#### Data:
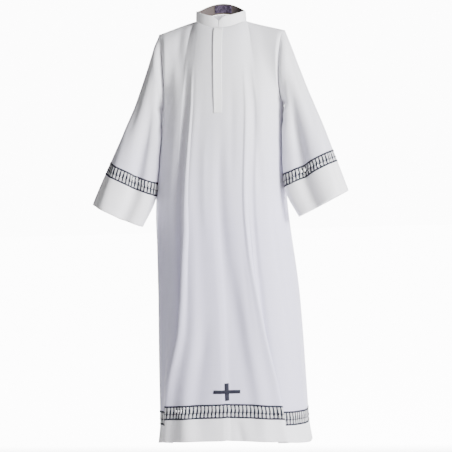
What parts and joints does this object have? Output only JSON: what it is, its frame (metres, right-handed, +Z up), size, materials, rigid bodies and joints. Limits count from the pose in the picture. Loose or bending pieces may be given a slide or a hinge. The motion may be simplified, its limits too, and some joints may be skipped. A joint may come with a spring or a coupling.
{
  "type": "alb robe",
  "caption": "Long white liturgical robe with a stand collar, fly placket, bell sleeves, openwork bands and a navy cross, filled out as worn and hollow.",
  "frame": {"origin": "midway between the two shoulder seams at the base of the neck, where the robe rests on its wearer", "axes": "+Z up, along the robe; the front faces -Y; +X to the wearer's left"},
  "size_m": [0.8954, 0.4054, 1.5367],
  "materials": {
    "white_cloth": "matt plain-woven white cloth",
    "openwork_lace": "white thread bundles",
    "navy_thread": "navy satin-stitch embroidery",
    "woven_label": "bare woven label with a mottled weave",
    "fastener_steel": "plain wire"
  },
  "bodies": {
    "root": {"front_panel": "white_cloth", "back_panel": "white_cloth", "hem_lace_front": "openwork_lace", "hem_lace_back": "openwork_lace", "hem_border_front": "white_cloth", "hem_border_back": "white_cloth", "sleeve_left": "white_cloth", "sleeve_right": "white_cloth", "sleeve_lace_front_left": "openwork_lace", "sleeve_lace_back_left": "openwork_lace", "sleeve_lace_front_right": "openwork_lace", "sleeve_lace_back_right": "openwork_lace", "cuff_left": "white_cloth", "cuff_right": "white_cloth", "collar": "white_cloth", "placket": "white_cloth", "cross": "navy_thread", "neck_label": "woven_label", "collar_hook": "fastener_steel", "collar_eye": "fastener_steel"}
  },
  "joints": []
}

#### Given problem:
Find each line holding the word "bodies" and copy it.

#### Task result:
What parts and joints does this object have? Output only JSON: what it is, its frame (metres, right-handed, +Z up), size, materials, rigid bodies and joints. Limits count from the pose in the picture. Loose or bending pieces may be given a slide or a hinge. The motion may be simplified, its limits too, and some joints may be skipped. A joint may come with a spring or a coupling.
  "bodies": {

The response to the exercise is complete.